§ **WHAT YOU WILL DO**
Output every entry exactly as written.

§ **MATERIALS PROVIDED**
++++++

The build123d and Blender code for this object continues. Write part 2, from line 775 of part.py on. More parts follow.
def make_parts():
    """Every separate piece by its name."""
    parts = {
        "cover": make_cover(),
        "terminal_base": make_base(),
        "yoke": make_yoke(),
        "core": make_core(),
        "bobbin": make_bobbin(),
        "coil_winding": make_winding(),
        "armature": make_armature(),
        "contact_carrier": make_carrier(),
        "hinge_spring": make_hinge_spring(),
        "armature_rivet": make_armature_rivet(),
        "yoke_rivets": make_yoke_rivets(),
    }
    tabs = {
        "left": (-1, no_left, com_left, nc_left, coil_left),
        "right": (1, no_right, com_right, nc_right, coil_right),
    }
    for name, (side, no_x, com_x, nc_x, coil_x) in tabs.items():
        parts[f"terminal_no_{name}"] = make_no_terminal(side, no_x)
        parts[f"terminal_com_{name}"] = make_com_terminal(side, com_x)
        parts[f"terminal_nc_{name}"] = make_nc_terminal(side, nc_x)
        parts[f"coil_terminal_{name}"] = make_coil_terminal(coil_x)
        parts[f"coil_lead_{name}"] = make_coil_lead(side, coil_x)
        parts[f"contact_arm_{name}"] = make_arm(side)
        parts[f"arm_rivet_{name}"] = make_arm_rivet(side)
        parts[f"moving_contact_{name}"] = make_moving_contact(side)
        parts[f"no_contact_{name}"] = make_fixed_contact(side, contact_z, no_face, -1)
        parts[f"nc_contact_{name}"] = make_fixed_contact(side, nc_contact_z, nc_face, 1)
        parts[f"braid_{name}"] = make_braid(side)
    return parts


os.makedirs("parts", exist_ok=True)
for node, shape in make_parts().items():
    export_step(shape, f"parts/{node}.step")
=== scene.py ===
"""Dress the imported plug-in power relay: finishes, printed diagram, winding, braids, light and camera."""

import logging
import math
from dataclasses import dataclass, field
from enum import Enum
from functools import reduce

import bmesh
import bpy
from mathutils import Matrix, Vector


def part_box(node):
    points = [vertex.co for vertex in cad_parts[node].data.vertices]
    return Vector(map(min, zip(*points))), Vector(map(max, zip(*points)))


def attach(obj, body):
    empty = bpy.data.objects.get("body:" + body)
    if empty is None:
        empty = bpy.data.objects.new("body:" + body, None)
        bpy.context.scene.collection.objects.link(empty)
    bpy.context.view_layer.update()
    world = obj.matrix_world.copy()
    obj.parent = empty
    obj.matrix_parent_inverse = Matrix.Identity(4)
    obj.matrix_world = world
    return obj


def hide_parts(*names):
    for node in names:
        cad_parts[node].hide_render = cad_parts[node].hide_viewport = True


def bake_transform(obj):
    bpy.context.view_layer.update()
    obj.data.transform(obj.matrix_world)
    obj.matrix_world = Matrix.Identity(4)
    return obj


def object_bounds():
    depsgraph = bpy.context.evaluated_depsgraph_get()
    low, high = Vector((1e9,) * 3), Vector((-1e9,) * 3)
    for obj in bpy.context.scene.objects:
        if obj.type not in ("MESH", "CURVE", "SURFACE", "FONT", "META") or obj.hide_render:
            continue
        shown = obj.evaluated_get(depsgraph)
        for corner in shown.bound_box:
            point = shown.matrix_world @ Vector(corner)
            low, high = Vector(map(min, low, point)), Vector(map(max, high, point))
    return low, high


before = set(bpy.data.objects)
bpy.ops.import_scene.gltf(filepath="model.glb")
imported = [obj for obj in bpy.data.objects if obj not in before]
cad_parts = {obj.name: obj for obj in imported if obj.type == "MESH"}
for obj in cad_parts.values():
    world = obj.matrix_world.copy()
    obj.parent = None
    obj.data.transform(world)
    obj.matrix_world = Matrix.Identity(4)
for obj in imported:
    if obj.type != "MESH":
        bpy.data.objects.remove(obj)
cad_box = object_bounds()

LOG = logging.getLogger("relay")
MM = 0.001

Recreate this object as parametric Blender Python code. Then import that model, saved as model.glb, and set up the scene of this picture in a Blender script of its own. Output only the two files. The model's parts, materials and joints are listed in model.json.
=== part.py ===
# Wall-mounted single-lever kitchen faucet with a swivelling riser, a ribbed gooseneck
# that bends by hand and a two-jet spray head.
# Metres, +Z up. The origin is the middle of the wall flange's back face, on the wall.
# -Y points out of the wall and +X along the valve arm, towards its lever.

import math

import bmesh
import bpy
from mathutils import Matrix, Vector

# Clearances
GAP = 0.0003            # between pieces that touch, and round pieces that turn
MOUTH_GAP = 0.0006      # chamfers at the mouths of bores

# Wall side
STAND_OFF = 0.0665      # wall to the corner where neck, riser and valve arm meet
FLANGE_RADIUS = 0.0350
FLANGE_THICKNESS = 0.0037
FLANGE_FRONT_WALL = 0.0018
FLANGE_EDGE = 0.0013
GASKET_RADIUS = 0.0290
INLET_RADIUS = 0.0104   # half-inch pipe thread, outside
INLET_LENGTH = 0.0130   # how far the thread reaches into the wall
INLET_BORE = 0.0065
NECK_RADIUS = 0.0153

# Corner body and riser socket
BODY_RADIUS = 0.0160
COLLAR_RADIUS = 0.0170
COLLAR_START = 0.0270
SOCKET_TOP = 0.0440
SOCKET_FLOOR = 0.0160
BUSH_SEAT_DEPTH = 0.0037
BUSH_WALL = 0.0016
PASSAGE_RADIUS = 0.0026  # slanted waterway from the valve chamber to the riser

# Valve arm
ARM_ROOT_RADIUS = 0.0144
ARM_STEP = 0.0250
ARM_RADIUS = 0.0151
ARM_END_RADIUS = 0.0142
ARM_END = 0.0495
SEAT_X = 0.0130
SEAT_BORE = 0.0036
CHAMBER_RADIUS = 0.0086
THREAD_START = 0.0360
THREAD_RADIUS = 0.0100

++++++

§ **OUTPUT OF THE EXERCISE**
The build123d and Blender code for this object continues. Write part 2, from line 775 of part.py on. More parts follow.
def make_parts():
    """Every separate piece by its name."""
    parts = {
        "cover": make_cover(),
        "terminal_base": make_base(),
        "yoke": make_yoke(),
        "core": make_core(),
        "bobbin": make_bobbin(),
        "coil_winding": make_winding(),
        "armature": make_armature(),
        "contact_carrier": make_carrier(),
        "hinge_spring": make_hinge_spring(),
        "armature_rivet": make_armature_rivet(),
        "yoke_rivets": make_yoke_rivets(),
    }
    tabs = {
        "left": (-1, no_left, com_left, nc_left, coil_left),
        "right": (1, no_right, com_right, nc_right, coil_right),
    }
    for name, (side, no_x, com_x, nc_x, coil_x) in tabs.items():
        parts[f"terminal_no_{name}"] = make_no_terminal(side, no_x)
        parts[f"terminal_com_{name}"] = make_com_terminal(side, com_x)
        parts[f"terminal_nc_{name}"] = make_nc_terminal(side, nc_x)
        parts[f"coil_terminal_{name}"] = make_coil_terminal(coil_x)
        parts[f"coil_lead_{name}"] = make_coil_lead(side, coil_x)
        parts[f"contact_arm_{name}"] = make_arm(side)
        parts[f"arm_rivet_{name}"] = make_arm_rivet(side)
        parts[f"moving_contact_{name}"] = make_moving_contact(side)
        parts[f"no_contact_{name}"] = make_fixed_contact(side, contact_z, no_face, -1)
        parts[f"nc_contact_{name}"] = make_fixed_contact(side, nc_contact_z, nc_face, 1)
        parts[f"braid_{name}"] = make_braid(side)
    return parts


os.makedirs("parts", exist_ok=True)
for node, shape in make_parts().items():
    export_step(shape, f"parts/{node}.step")
=== scene.py ===
"""Dress the imported plug-in power relay: finishes, printed diagram, winding, braids, light and camera."""

import logging
import math
from dataclasses import dataclass, field
from enum import Enum
from functools import reduce

import bmesh
import bpy
from mathutils import Matrix, Vector


def part_box(node):
    points = [vertex.co for vertex in cad_parts[node].data.vertices]
    return Vector(map(min, zip(*points))), Vector(map(max, zip(*points)))


def attach(obj, body):
    empty = bpy.data.objects.get("body:" + body)
    if empty is None:
        empty = bpy.data.objects.new("body:" + body, None)
        bpy.context.scene.collection.objects.link(empty)
    bpy.context.view_layer.update()
    world = obj.matrix_world.copy()
    obj.parent = empty
    obj.matrix_parent_inverse = Matrix.Identity(4)
    obj.matrix_world = world
    return obj


def hide_parts(*names):
    for node in names:
        cad_parts[node].hide_render = cad_parts[node].hide_viewport = True


def bake_transform(obj):
    bpy.context.view_layer.update()
    obj.data.transform(obj.matrix_world)
    obj.matrix_world = Matrix.Identity(4)
    return obj


def object_bounds():
    depsgraph = bpy.context.evaluated_depsgraph_get()
    low, high = Vector((1e9,) * 3), Vector((-1e9,) * 3)
    for obj in bpy.context.scene.objects:
        if obj.type not in ("MESH", "CURVE", "SURFACE", "FONT", "META") or obj.hide_render:
            continue
        shown = obj.evaluated_get(depsgraph)
        for corner in shown.bound_box:
            point = shown.matrix_world @ Vector(corner)
            low, high = Vector(map(min, low, point)), Vector(map(max, high, point))
    return low, high


before = set(bpy.data.objects)
bpy.ops.import_scene.gltf(filepath="model.glb")
imported = [obj for obj in bpy.data.objects if obj not in before]
cad_parts = {obj.name: obj for obj in imported if obj.type == "MESH"}
for obj in cad_parts.values():
    world = obj.matrix_world.copy()
    obj.parent = None
    obj.data.transform(world)
    obj.matrix_world = Matrix.Identity(4)
for obj in imported:
    if obj.type != "MESH":
        bpy.data.objects.remove(obj)
cad_box = object_bounds()

LOG = logging.getLogger("relay")
MM = 0.001

Recreate this object as parametric Blender Python code. Then import that model, saved as model.glb, and set up the scene of this picture in a Blender script of its own. Output only the two files. The model's parts, materials and joints are listed in model.json.
=== part.py ===
# Wall-mounted single-lever kitchen faucet with a swivelling riser, a ribbed gooseneck
# that bends by hand and a two-jet spray head.
# Metres, +Z up. The origin is the middle of the wall flange's back face, on the wall.
# -Y points out of the wall and +X along the valve arm, towards its lever.

import math

import bmesh
import bpy
from mathutils import Matrix, Vector

# Clearances
GAP = 0.0003            # between pieces that touch, and round pieces that turn
MOUTH_GAP = 0.0006      # chamfers at the mouths of bores

# Wall side
STAND_OFF = 0.0665      # wall to the corner where neck, riser and valve arm meet
FLANGE_RADIUS = 0.0350
FLANGE_THICKNESS = 0.0037
FLANGE_FRONT_WALL = 0.0018
FLANGE_EDGE = 0.0013
GASKET_RADIUS = 0.0290
INLET_RADIUS = 0.0104   # half-inch pipe thread, outside
INLET_LENGTH = 0.0130   # how far the thread reaches into the wall
INLET_BORE = 0.0065
NECK_RADIUS = 0.0153

# Corner body and riser socket
BODY_RADIUS = 0.0160
COLLAR_RADIUS = 0.0170
COLLAR_START = 0.0270
SOCKET_TOP = 0.0440
SOCKET_FLOOR = 0.0160
BUSH_SEAT_DEPTH = 0.0037
BUSH_WALL = 0.0016
PASSAGE_RADIUS = 0.0026  # slanted waterway from the valve chamber to the riser

# Valve arm
ARM_ROOT_RADIUS = 0.0144
ARM_STEP = 0.0250
ARM_RADIUS = 0.0151
ARM_END_RADIUS = 0.0142
ARM_END = 0.0495
SEAT_X = 0.0130
SEAT_BORE = 0.0036
CHAMBER_RADIUS = 0.0086
THREAD_START = 0.0360
THREAD_RADIUS = 0.0100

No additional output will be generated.